QUESTION: No, I understand. I was – about to get to the point of being on the terrorism list. Was consideration being given or can it be done only certain times of the year or whatever to – Syria is what, now one of four countries. It sort of sticks out when you do something like this.
MR. CROWLEY: Well, although this is a fact-based process --
MR. CROWLEY: -- and we do continue to have concerns about Syria, its ongoing support of terrorist elements in the region. There are a variety of actors in Damascus that we think should not be there. And should Syria make progress in this area, then we will evaluate. But I’m not aware of any effort right now to consider removing Syria from the terrorism list.
MR. CROWLEY: Right. Very fluid situation and the Embassy there is monitoring it closely.
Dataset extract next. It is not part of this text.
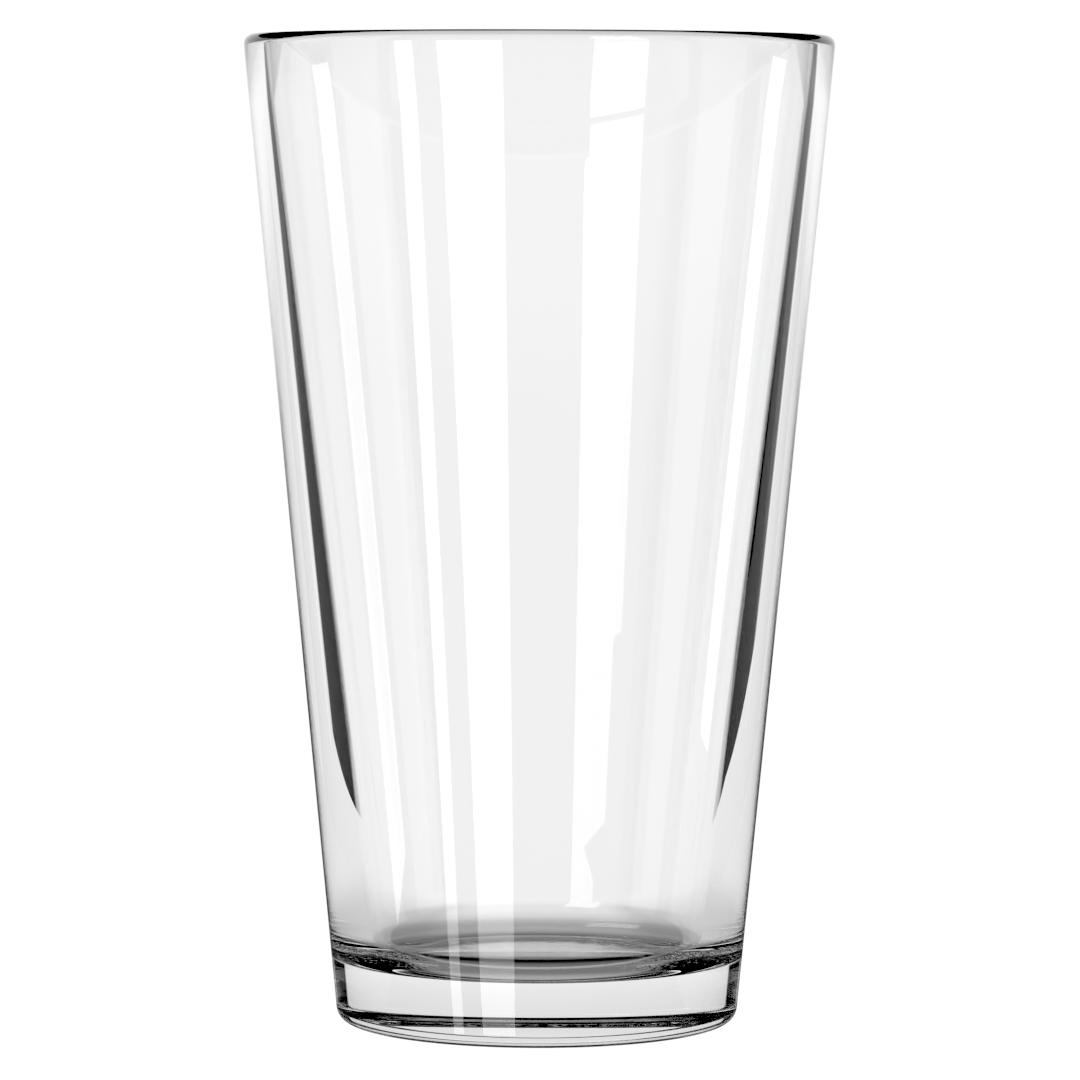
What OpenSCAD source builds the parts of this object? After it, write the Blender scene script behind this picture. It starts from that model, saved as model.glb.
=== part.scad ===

Indications are it could be an attempted coup. There was evidently an attempted assassination of President Tandja. My understanding is that our Embassy staff is safe. We do have Congressman Mark Grayson of Florida who happened to be in the country at the time and he is currently at the Embassy and is also safe.
This is a difficult situation. President Tandja has been trying to extend his mandate in office. Both the United States and ECOWAS have expressed our concerns about that, and obviously that may well have been an act on his behalf that precipitated this act today. Clearly, we do not in any way, shape, or form, defend violence of this nature. But clearly, we think this underscores that Niger needs to move ahead and – with the elections and the formation of a new government.
QUESTION: Was the president abducted by the gunmen? The --
MR. CROWLEY: I don’t – we’re – I don’t think we’re in a position to say what the status of the president is at this point.
QUESTION: Do you have any indications of who this was by? I mean, there were some reports that it could be coming from abroad.
MR. CROWLEY: Yeah. I’m not – we’re obviously trying to figure out what’s going on as well – a very fluid situation. We may be able to provide more details as we go forward. But right now, we’re – we, like you, are trying to assess exactly what’s happening.